During his career, Professor Lee was the author of some twenty-five papers; two received unusually high acclaim. Synthesis of Networks by means of Fourier Transforms of LaGuerre's Functions, published in 1932, was based on his doctoral thesis. It was a seminal piece of work often cited by others in their discussions of modern network theory. It is believed that he was the first to use the term synthesis to describe the process of assembling an array of elements to meet a specific set of performance requirements. The part of his paper dealing with network synthesis is closely related to three patents awarded to him jointly with Professor Norbert Wiener, his mentor and life-long collaborator.
A second paper, entitled Applications of Statistical Methods to Communications Problems, was published as a Research Laboratory of Electronics report in 1950. The demand for this paper was unusually high -- some 2,000 copies were distributed to researchers in the United States and throughout the world.
His 1960 book, "Statistical Theory of Communication," was the culmination of more than a decade of research on this subject. With probability theory and generalized harmonic analysis as its foundation, the book represented a major milestone in the history of communication theory.

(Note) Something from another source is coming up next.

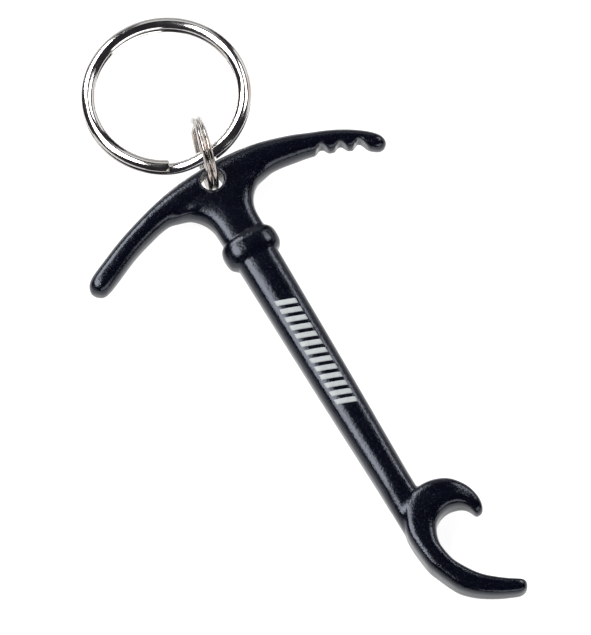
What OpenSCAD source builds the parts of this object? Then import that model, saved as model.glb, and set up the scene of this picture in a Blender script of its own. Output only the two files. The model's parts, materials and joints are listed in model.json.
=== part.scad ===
// Pocket bottle opener in the form of a small ice axe, with a small and a large split ring.
// The opener is one casting. It lies flat with its shaft along Y and its head towards +Y.
// Inside this file the eye's centre is the zero of X and Y, and the casting's mid plane is z = 0.
// The place() module at the end sets the model on the ground, centred on its own outline.

/* [Casting] */
// Diameter of the eye that the small ring goes through
eye_d = 3.9; // [3.6:0.1:4.2]
// Thickness of the head at the eye
head_t = 5.3; // [4.6:0.1:5.4]
// Thickness of the right tip, past the notches
pick_t = 3.6; // [3:0.1:4.4]
// Thickness of the shaft on its crown
shaft_t = 5.8; // [5:0.1:6.4]
// Width of the shaft below the collar
shaft_top_w = 7.4; // [6.6:0.1:7.8]
// Width of the shaft above the cap hook
shaft_end_w = 5.8; // [5.2:0.1:6.2]
// Width of the neck between head and collar
neck_w = 7.7; // [7:0.1:8.2]
// Width of the collar
collar_w = 10; // [9.2:0.1:10.4]
// Thickness of the collar
collar_t = 6.7; // [6:0.1:7.2]
// Thickness of the cap hook round its throat
hook_t = 5.8; // [5.2:0.1:6.2]
// Thickness of the cap hook's two tips
hook_tip_t = 3.7; // [3:0.1:4.4]

/* [Pick notches] */
// Number of notches under the right arm
notch_n = 3; // [1:1:3]
// Radius at the root of a notch
notch_r = 0.6; // [0.4:0.05:0.8]

/* [Small split ring] */
// Outer diameter of the small ring
small_od = 13; // [12.8:0.1:13.2]
// Diameter of its round wire
small_wire = 0.88; // [0.8:0.02:0.92]
// Direction of the small ring from the eye, turned from +Y towards +X
small_turn = 14.5; // [10:0.5:18]

/* [Large split ring] */
// Outer diameter of the large ring
large_od = 28.5; // [27:0.5:30]
// Width of its flattened wire, along the ring's radius
large_wire_w = 2.26; // [1.8:0.02:2.3]
// Height of one turn of its wire
large_wire_h = 1.32; // [1.1:0.02:1.36]

/* [Hidden] */

// Fineness of the surfaces: points round a section, and steps between two stations
section_points = 24;
station_steps = 3;
ring_points = 12;
ring_steps = 56;

// Play between neighbouring turns of one ring
turn_gap = 0.07;

// Small ring: it stands upright in the eye, with the thin rim of the head inside it
small_radius = (small_od - small_wire) / 2;
small_out = 4.85; // its centre, measured from the eye
small_up = 1.8; // its centre, above the casting's mid plane
small_dir = [sin(small_turn), cos(small_turn)];

// Large ring: it goes through the small ring and lies with its far side on the ground
large_radius = (large_od - large_wire_w) / 2;
large_h = 2 * large_wire_h + turn_gap;
large_near = [1.6, 5.36]; // centre of its section inside the small ring
large_near_z = -3.1; // underside of that section

// Ground below the casting's mid plane, and centre of the whole outline
ground_z = small_up - small_od / 2;
large_tilt = asin((large_near_z - ground_z) / (2 * large_radius));
outline_x = [-27.1, 28.95];
outline_y = [-88.55, large_near[1] + 2 * large_radius + large_wire_w / 2];

// ---- curves and sections ----

// Catmull-Rom value between b and c, where t runs from 0 to 1
function spline(a, b, c, d, t) =
    b + 0.5 * t * (c - a + t * (2 * a - 5 * b + 4 * c - d + t * (3 * (b - c) + d - a)));

// Rows of numbers made finer by a spline through every row
function refine(rows, steps) = [
    for (i = [0 : len(rows) - 2])
        for (k = [0 : steps - 1])
            spline(rows[max(i - 1, 0)], rows[i], rows[i + 1], rows[min(i + 2, len(rows) - 1)], k / steps),
    rows[len(rows) - 1]
];

// Signed power, for superellipses
function spow(v, p) = sign(v) * pow(abs(v), p);

// One point of a section of exponent n: u from -1 to 1 across it and w from -1 to 1 up it
function section_uw(k, count, n) =
    let (a = 360 * (k + 0.5) / count)
    [spow(cos(a), 2 / n), spow(sin(a), 2 / n)];

// Skin over rings of points: side quads and two end caps
function skin_faces(rings, count) = concat(
    [for (i = [0 : rings - 2])
        for (k = [0 : count - 1])
            let (a = i * count + k, b = i * count + (k + 1) % count)
            [a, a + count, b + count, b]],
    [[for (k = [0 : count - 1]) k]],
    [[for (k = [count - 1 : -1 : 0]) (rings - 1) * count + k]]
);

// Limb of the casting through stations [left x, left y, right x, right y, half thickness].
// Left and right are seen looking along the limb, from its first station to its last.
module limb(stations, exponent) {
    fine = refine(stations, station_steps);
    points = [
        for (s = fine)
            for (k = [0 : section_points - 1])
                let (
                    q = section_uw(k, section_points, exponent),
                    middle = [s[0] + s[2], s[1] + s[3]] / 2,
                    half = [s[0] - s[2], s[1] - s[3]] / 2
                )
                [middle[0] + half[0] * q[0], middle[1] + half[1] * q[0], s[4] * q[1]]
    ];
    polyhedron(points, skin_faces(len(fine), section_points), convexity = 8);
}

// ---- casting ----

// Head: stations from the left tip to the right tip, upper edge first
module head_bar() {
    h = head_t / 2;
    p = pick_t / 2;
    limb([
        [-27.1, -6.75, -27, -7.35, 0.7],
        [-26.85, -5.9, -26.4, -8, h - 0.95],
        [-26.2, -5.2, -25.35, -8.6, h - 0.5],
        [-25.2, -4.55, -23.85, -8.25, h - 0.3],
        [-22.7, -3.35, -21.35, -7.1, h - 0.2],
        [-19.1, -1.7, -17.85, -5.4, h - 0.1],
        [-15.15, -0.2, -14.15, -4.05, h],
        [-10.15, 1.4, -9.6, -2.95, h],
        [-5, 2.53, -4.8, -3.1, h],
        [0, 3.05, 0, -3.3, h],
        [5, 3.05, 4.8, -3.2, h],
        [10.05, 2.45, 9.4, -3, h - 0.05],
        [15.05, 1.1, 13.75, -3.35, h - 0.2],
        [18.25, -0.1, 17.2, -3.9, h - 0.45],
        [22, -1.55, 20.6, -5.05, h - 0.7],
        [25, -3.2, 23.4, -6.25, p + 0.1],
        [27.3, -4.9, 25.5, -7.45, p + 0.05],
        [28.65, -6.4, 26.5, -8.25, p],
        [28.95, -7.6, 27.3, -8.7, p - 0.4],
        [28.75, -8.25, 28, -8.75, 0.6]
    ], 2.6);
}

// Neck: straight sides that run out into both arms over round fillets. It starts inside the head.
module neck() {
    r_left = 5.6;
    r_right = 5.9;
    function flare(y, r, y0) = y < y0 ? 0 : r - sqrt(max(r * r - pow(y - y0, 2), 0));
    function sunk(y) = y > -3 ? 0.06 * (y + 3) : 0;
    half = neck_w / 2;
    limb([
        for (y = [-0.9, -1.9, -2.95, -3.5, -4, -4.7, -5.5, -6.5, -7.7, -9, -10.5, -12.5])
            [half + flare(y, r_right, -8.85), y, -half - flare(y, r_left, -8.55), y, head_t / 2 - sunk(y)]
    ], 3.4);
}

// Collar: a short barrel round the top of the shaft
module collar() {
    w = collar_w / 2;
    t = collar_t / 2;
    mid = -13.2;
    reach = 2.4;
    limb([
        for (a = [-80 : 20 : 80])
            let (bulge = 1 - 0.4 * pow(1 - cos(a), 1.4))
            [w * bulge, mid - reach * sin(a), -w * bulge, mid - reach * sin(a), t * bulge]
    ], 2.7);
}

// Shaft, from inside the neck down to where the hook rises out of it
module shaft() {
    a = shaft_top_w / 2;
    b = shaft_end_w / 2;
    t = shaft_t / 2;
    limb([
        [a, -12, -a, -12, t],
        [a, -16, -a, -16, t],
        [a - 0.2, -30, -a + 0.2, -30, t],
        [(a + b) / 2, -42, -(a + b) / 2, -42, t],
        [b + 0.1, -56, -b - 0.1, -56, t],
        [b, -61, -b, -61, t],
        [b, -64.2, -b, -64.2, t - 0.25],
        [b - 0.3, -67, -b + 0.02, -67, t - 0.5],
        [1.6, -70.5, -b + 0.05, -70.5, t - 0.7]
    ], 2.9);
}

// Cap hook: one crescent with a flat face, from the claw's tip over the throat to the lower tip.
// Its inner edge comes first in each station.
module cap_hook() {
    h = hook_t / 2;
    p = hook_tip_t / 2;
    limb([
        [9.35, -73.05, 10.1, -72.95, 0.5],
        [9.05, -72.8, 10.55, -72.4, p - 0.5],
        [8.85, -72.35, 10.85, -71.3, p - 0.1],
        [8.7, -71.85, 10.8, -69.8, p + 0.15],
        [8.4, -71.2, 10.3, -68.05, p + 0.4],
        [7.8, -70.55, 9.35, -66.55, h - 0.35],
        [6.85, -70.1, 7.95, -65.15, h - 0.1],
        [5.7, -69.9, 5.95, -64.25, h],
        [4.4, -70.1, 3.95, -63.95, h],
        [3.15, -70.7, 1.75, -64.25, h],
        [2.25, -71.6, -0.05, -65.15, h],
        [1.65, -72.8, -1.6, -66.85, h],
        [1.3, -74, -2.6, -69.2, h],
        [1.2, -75.35, -3, -71.9, h],
        [1.6, -77.65, -2.65, -76.55, h - 0.1],
        [2.15, -79, -2.05, -78.6, h - 0.2],
        [3.6, -81.35, -0.45, -82.35, h - 0.35],
        [4.95, -82.9, 0.95, -84.15, h - 0.5],
        [6.4, -84.1, 2.75, -85.65, h - 0.65],
        [7.85, -85.15, 4.95, -87, p + 0.2],
        [9.15, -85.95, 7.1, -88, p + 0.05],
        [10.1, -86.6, 8.6, -88.55, p - 0.1],
        [10.4, -87.05, 9.6, -88.45, p - 0.5],
        [10.45, -87.45, 10.05, -88.15, 0.5]
    ], 4);
}

// Notches under the right arm: slanted sides and a round root, right through
module notches() {
    first = [18.93, -3.76];
    pitch = [2.95, -1.13];
    lean = atan2(pitch[1], pitch[0]);
    for (i = [0 : notch_n - 1])
        translate([first[0] + i * pitch[0], first[1] + i * pitch[1], -head_t / 2])
            rotate([0, 0, lean])
                linear_extrude(head_t)
                    hull() {
                        circle(r = notch_r, $fn = 32);
                        translate([0, -2.2])
                            square([4.4, 0.1], center = true);
                    }
}

// The limbs melted into one skin, at the size that they have
module one_skin() {
    resize([0, 0, 0])
        children();
}

module axe_casting() {
    color([0.07, 0.08, 0.11])
        place()
            difference() {
                one_skin()
                    difference() {
                        union() {
                            head_bar();
                            neck();
                            collar();
                            shaft();
                            cap_hook();
                        }
                        notches();
                    }
                translate([0, 0, -head_t])
                    cylinder(d = eye_d, h = 2 * head_t, $fn = 64);
            }
}

// ---- split rings ----

// Share of the ring's circle that its crossover takes, in degrees
crossover = 34;

// Side of the wire, from -1 on the first turn to 1 on the second, at angle a of the winding
function wire_side(a) =
    let (t = min(max((a - 360) / crossover + 0.5, 0), 1))
    2 * t * t * (3 - 2 * t) - 1;

// Two turns of wire round Z, from cut end to cut end, with the crossover at angle 0
module split_ring(radius, wire_w, wire_h, exponent) {
    first = crossover / 2;
    last = 720 - crossover / 2;
    count = 2 * ring_steps;
    offset_z = (wire_h + turn_gap) / 2;
    points = [
        for (i = [0 : count])
            let (
                a = first + (last - first) * i / count,
                z = offset_z * wire_side(a)
            )
            for (k = [0 : ring_points - 1])
                let (
                    q = section_uw(k, ring_points, exponent),
                    r = radius - q[0] * wire_w / 2
                )
                [r * cos(a), r * sin(a), z + q[1] * wire_h / 2]
    ];
    polyhedron(points, skin_faces(count + 1, ring_points), convexity = 8);
}

// The small ring's crossover faces up and outwards, so both turns pass through the eye
module small_split_ring() {
    color([0.78, 0.77, 0.75])
        place()
            translate([small_out * small_dir[0], small_out * small_dir[1], small_up])
                rotate([0, 0, -small_turn])
                    rotate([0, 90, 0])
                        rotate([0, 0, 75])
                            split_ring(small_radius, small_wire, small_wire, 2);
}

// The large ring's crossover lies just left of the small ring
module large_split_ring() {
    color([0.8, 0.79, 0.77])
        place()
            translate([large_near[0], large_near[1], large_near_z + large_h / 2])
                rotate([-large_tilt, 0, 0])
                    translate([0, large_radius, 0])
                        rotate([0, 0, -100])
                            split_ring(large_radius, large_wire_w, large_wire_h, 2.4);
}

// Sets the model on the ground, centred on its outline
module place() {
    translate([-(outline_x[0] + outline_x[1]) / 2, -(outline_y[0] + outline_y[1]) / 2, -ground_z])
        children();
}

axe_casting();
small_split_ring();
large_split_ring();
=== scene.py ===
"""Looks of a pocket bottle opener cast as a small ice axe, with its two split rings.

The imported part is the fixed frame. The casting's surface is made from its own node, melted into
one skin; the rings are wound by spinning a wire section; the printed bars are laid on the shaft.
"""

import json
import math

import bmesh
import bpy
from mathutils import Matrix, Vector
from mathutils.bvhtree import BVHTree


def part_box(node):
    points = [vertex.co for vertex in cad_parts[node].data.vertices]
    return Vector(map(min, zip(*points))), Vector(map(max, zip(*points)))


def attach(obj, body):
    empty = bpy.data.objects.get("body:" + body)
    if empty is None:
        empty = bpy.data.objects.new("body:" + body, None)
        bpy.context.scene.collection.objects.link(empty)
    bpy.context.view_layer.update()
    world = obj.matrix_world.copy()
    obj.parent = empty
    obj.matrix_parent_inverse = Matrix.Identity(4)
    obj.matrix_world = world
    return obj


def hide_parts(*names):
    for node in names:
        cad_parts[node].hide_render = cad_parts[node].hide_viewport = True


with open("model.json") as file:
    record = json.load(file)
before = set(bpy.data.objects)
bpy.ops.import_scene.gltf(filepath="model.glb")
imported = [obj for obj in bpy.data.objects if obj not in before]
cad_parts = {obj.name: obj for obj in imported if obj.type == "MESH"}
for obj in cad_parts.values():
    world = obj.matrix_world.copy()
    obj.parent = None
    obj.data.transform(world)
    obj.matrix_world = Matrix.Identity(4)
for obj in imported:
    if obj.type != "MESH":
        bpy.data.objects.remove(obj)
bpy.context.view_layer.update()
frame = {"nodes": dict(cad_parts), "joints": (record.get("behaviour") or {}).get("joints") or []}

MM = 0.001

# ---------------------------------------------------------------- places taken from the frame

CASTING_LOW, CASTING_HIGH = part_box("axe_casting")
MID_Z = (CASTING_LOW.z + CASTING_HIGH.z) / 2
JOINTS = {joint["name"]: joint for joint in frame["joints"]}
EYE_FROM_LEFT = 27.1 * MM  # from the left tip to the eye's centre
EYE_FROM_FOOT = 88.55 * MM  # from the hook's lowest edge to the eye's centre
EYE = Vector((CASTING_LOW.x + EYE_FROM_LEFT, CASTING_LOW.y + EYE_FROM_FOOT, MID_Z))


# ---------------------------------------------------------------- shader expressions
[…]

Professor Lee was a pleasant, mild-mannered person with a wry sense of humor. These qualities, together with his excellent skill in organizing classroom material, his enthusiasm for his subject, and his meticulous attention to details in order to ensure rigor, made him one of the great teachers of our department. His graduate subjects on the statistical theory of communication and the statistical theory of nonlinear systems were taken by generations of students over a period of twenty years. They were among the most popular of that era.
His graduate subjects were also the mechanism for attracting the most highly qualified doctoral students to his research group. In his dealings with his doctoral students, he always encouraged them to assume as much initiative as possible. By being prompt in evaluating the soundness of their ideas, he helped them avoid potential pitfalls, and stay focused on their objectives. A substantial part of our department's enviable record of achievements in the field of statistical communication is attributable to the research and teaching contributions of Professor Lee.
Professor Lee lectured extensively on statistical communications theory at industrial organizations and government laboratories, and at universities here and abroad. He received an honorary Doctorate of Applied Science from the Catholic University of Louvain, Belgium, and was a Fellow in the Institute of Radio Engineers, the predecessor of the Institute of Electrical and Electronic Engineers. His Fellow Award in 1961 was "For contributions to communication theory and engineering education."
After his retirement in 1969, Professor Lee took up residence in California, where he remained until he died in November, 1989, at the age of 85.